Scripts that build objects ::
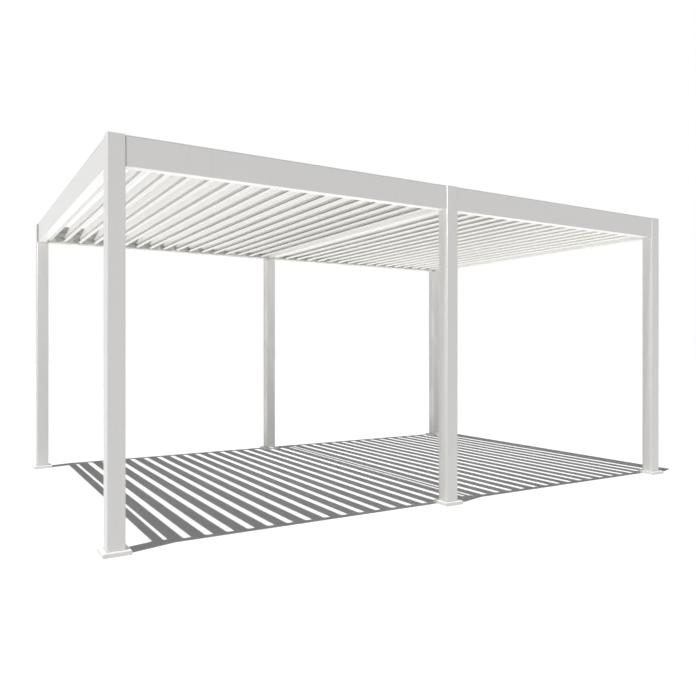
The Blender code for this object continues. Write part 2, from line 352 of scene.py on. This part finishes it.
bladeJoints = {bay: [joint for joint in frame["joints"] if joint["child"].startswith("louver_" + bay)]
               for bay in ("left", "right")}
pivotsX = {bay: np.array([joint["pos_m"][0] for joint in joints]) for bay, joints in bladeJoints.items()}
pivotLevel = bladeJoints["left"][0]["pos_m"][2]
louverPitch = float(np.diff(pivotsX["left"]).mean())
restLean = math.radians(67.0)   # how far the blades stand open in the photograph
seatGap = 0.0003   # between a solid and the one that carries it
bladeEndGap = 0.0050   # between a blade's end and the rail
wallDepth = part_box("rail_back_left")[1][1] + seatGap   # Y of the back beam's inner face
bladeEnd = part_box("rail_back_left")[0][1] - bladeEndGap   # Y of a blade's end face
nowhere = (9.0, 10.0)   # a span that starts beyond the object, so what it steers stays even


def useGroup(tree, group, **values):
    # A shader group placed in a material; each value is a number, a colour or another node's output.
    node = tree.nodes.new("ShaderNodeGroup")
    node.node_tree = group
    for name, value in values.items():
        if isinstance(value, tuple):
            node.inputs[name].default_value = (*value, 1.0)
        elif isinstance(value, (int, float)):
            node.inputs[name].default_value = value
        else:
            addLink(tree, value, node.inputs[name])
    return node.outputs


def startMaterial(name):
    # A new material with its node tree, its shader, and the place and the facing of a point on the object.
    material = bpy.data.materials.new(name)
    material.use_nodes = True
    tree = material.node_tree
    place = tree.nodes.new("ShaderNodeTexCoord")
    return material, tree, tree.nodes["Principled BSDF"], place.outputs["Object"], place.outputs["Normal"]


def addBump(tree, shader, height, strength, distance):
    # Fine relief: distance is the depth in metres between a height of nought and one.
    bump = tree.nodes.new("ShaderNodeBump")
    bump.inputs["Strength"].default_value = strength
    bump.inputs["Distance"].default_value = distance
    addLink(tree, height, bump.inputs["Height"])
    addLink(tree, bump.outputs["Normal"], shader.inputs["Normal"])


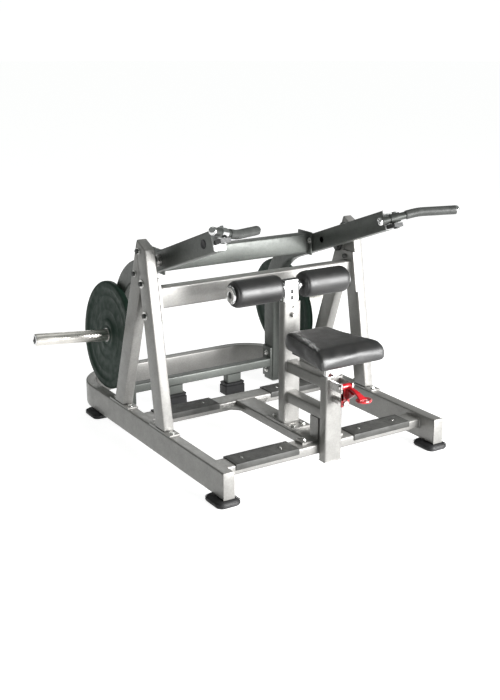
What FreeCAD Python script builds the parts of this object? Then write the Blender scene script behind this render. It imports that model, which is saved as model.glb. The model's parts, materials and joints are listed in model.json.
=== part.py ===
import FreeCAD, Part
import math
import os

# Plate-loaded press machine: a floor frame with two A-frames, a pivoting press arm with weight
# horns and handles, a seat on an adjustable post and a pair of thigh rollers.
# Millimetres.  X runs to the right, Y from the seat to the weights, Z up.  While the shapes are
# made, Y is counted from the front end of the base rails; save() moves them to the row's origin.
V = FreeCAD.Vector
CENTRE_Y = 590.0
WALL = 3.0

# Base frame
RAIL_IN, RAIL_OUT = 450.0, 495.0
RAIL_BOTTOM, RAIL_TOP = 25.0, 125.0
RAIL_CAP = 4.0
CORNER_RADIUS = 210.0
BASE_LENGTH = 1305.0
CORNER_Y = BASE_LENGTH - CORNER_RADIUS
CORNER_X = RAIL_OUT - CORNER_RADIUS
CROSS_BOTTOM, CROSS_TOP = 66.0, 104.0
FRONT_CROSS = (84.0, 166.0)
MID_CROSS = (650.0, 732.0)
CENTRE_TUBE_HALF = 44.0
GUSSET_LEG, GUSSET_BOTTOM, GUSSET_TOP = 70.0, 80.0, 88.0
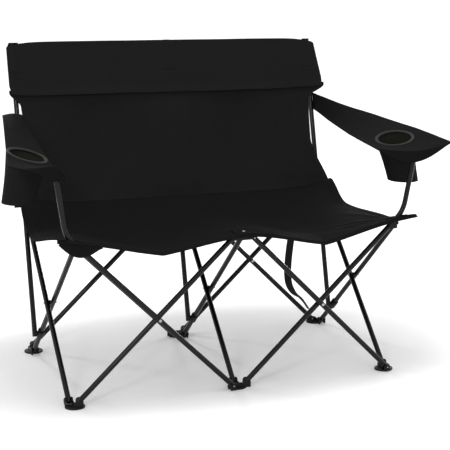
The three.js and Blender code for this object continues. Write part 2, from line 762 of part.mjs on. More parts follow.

WORK TO BE COMPLETED :: Return the material exactly as it stands.

WORKED ANSWER ::
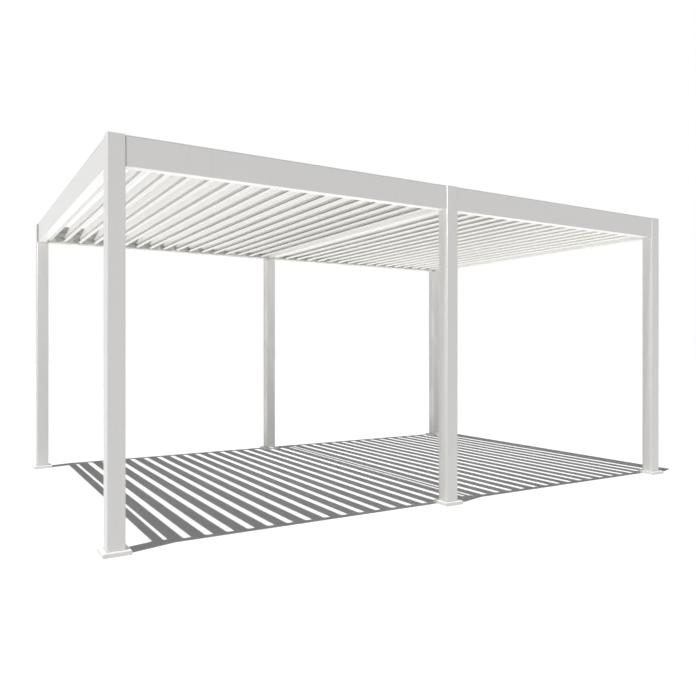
The Blender code for this object continues. Write part 2, from line 352 of scene.py on. This part finishes it.
bladeJoints = {bay: [joint for joint in frame["joints"] if joint["child"].startswith("louver_" + bay)]
               for bay in ("left", "right")}
pivotsX = {bay: np.array([joint["pos_m"][0] for joint in joints]) for bay, joints in bladeJoints.items()}
pivotLevel = bladeJoints["left"][0]["pos_m"][2]
louverPitch = float(np.diff(pivotsX["left"]).mean())
restLean = math.radians(67.0)   # how far the blades stand open in the photograph
seatGap = 0.0003   # between a solid and the one that carries it
bladeEndGap = 0.0050   # between a blade's end and the rail
wallDepth = part_box("rail_back_left")[1][1] + seatGap   # Y of the back beam's inner face
bladeEnd = part_box("rail_back_left")[0][1] - bladeEndGap   # Y of a blade's end face
nowhere = (9.0, 10.0)   # a span that starts beyond the object, so what it steers stays even


def useGroup(tree, group, **values):
    # A shader group placed in a material; each value is a number, a colour or another node's output.
    node = tree.nodes.new("ShaderNodeGroup")
    node.node_tree = group
    for name, value in values.items():
        if isinstance(value, tuple):
            node.inputs[name].default_value = (*value, 1.0)
        elif isinstance(value, (int, float)):
            node.inputs[name].default_value = value
        else:
            addLink(tree, value, node.inputs[name])
    return node.outputs


def startMaterial(name):
    # A new material with its node tree, its shader, and the place and the facing of a point on the object.
    material = bpy.data.materials.new(name)
    material.use_nodes = True
    tree = material.node_tree
    place = tree.nodes.new("ShaderNodeTexCoord")
    return material, tree, tree.nodes["Principled BSDF"], place.outputs["Object"], place.outputs["Normal"]


def addBump(tree, shader, height, strength, distance):
    # Fine relief: distance is the depth in metres between a height of nought and one.
    bump = tree.nodes.new("ShaderNodeBump")
    bump.inputs["Strength"].default_value = strength
    bump.inputs["Distance"].default_value = distance
    addLink(tree, height, bump.inputs["Height"])
    addLink(tree, bump.outputs["Normal"], shader.inputs["Normal"])


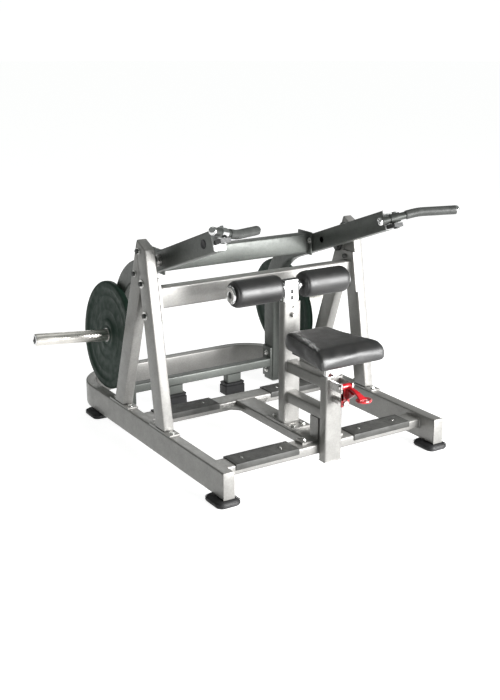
What FreeCAD Python script builds the parts of this object? Then write the Blender scene script behind this render. It imports that model, which is saved as model.glb. The model's parts, materials and joints are listed in model.json.
=== part.py ===
import FreeCAD, Part
import math
import os

# Plate-loaded press machine: a floor frame with two A-frames, a pivoting press arm with weight
# horns and handles, a seat on an adjustable post and a pair of thigh rollers.
# Millimetres.  X runs to the right, Y from the seat to the weights, Z up.  While the shapes are
# made, Y is counted from the front end of the base rails; save() moves them to the row's origin.
V = FreeCAD.Vector
CENTRE_Y = 590.0
WALL = 3.0

# Base frame
RAIL_IN, RAIL_OUT = 450.0, 495.0
RAIL_BOTTOM, RAIL_TOP = 25.0, 125.0
RAIL_CAP = 4.0
CORNER_RADIUS = 210.0
BASE_LENGTH = 1305.0
CORNER_Y = BASE_LENGTH - CORNER_RADIUS
CORNER_X = RAIL_OUT - CORNER_RADIUS
CROSS_BOTTOM, CROSS_TOP = 66.0, 104.0
FRONT_CROSS = (84.0, 166.0)
MID_CROSS = (650.0, 732.0)
CENTRE_TUBE_HALF = 44.0
GUSSET_LEG, GUSSET_BOTTOM, GUSSET_TOP = 70.0, 80.0, 88.0
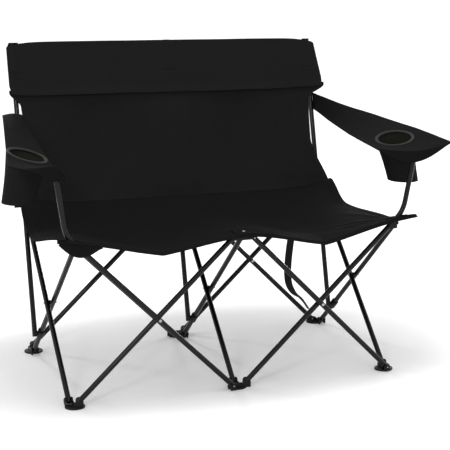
The three.js and Blender code for this object continues. Write part 2, from line 762 of part.mjs on. More parts follow.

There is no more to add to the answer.